Im also worried about my 'home' at the minute. I can just SENSE ive outstayed my welcome at my sisters but I have nowhere to go. ive never considered it as home, i was shunted there under fear of losing my joba nd now i just dwell there, in the back room like something old and forgotten. I want my own place desperately but i just cant afford it. And i cant move in with mates cause theyre either living with their parents, theres no room or they live with thier girlfriends/fiances. I have nothing against couples, im not bitter but itd only be a temporary fix because lets face it, they'll want thier own place eventually and ill be back at square one.

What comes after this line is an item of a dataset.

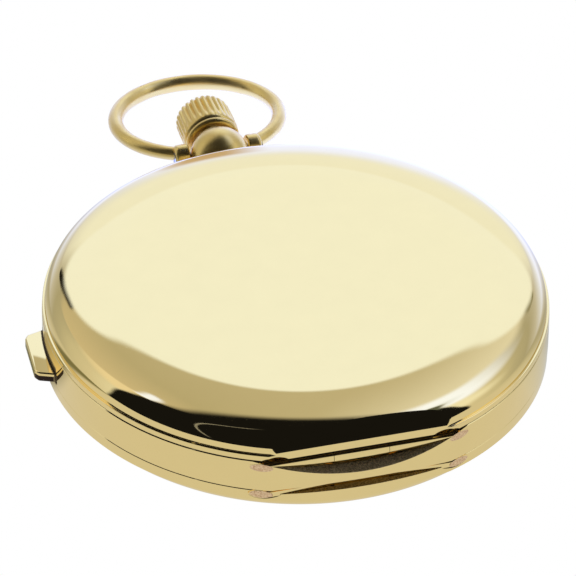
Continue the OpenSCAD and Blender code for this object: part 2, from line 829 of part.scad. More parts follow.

Im tired of living my life as just trudging between events like cons or expos. back when i had rach, my lifestyle didnt really bother me because i didnt feel like a loser, not nearly as much as i do nowadays. I just wonder if in ten years ill still be doing the same. Cosplaying is pretty much the only thing that cheers me up straight away, monster hunter just infuriates me since its at a point where i cant beat anything alone. And I hate just having stuff hand fed to me. but will i still be trolling cons at age 30? just wasting my life til i get to the next weekend/day out for meets? There must be more to life than this but why is it only now, when ive wasted my chances, do i feel this way!
one day ill get my own place. and a pug. it'll be great. maybe i wont hate my job too, at a push.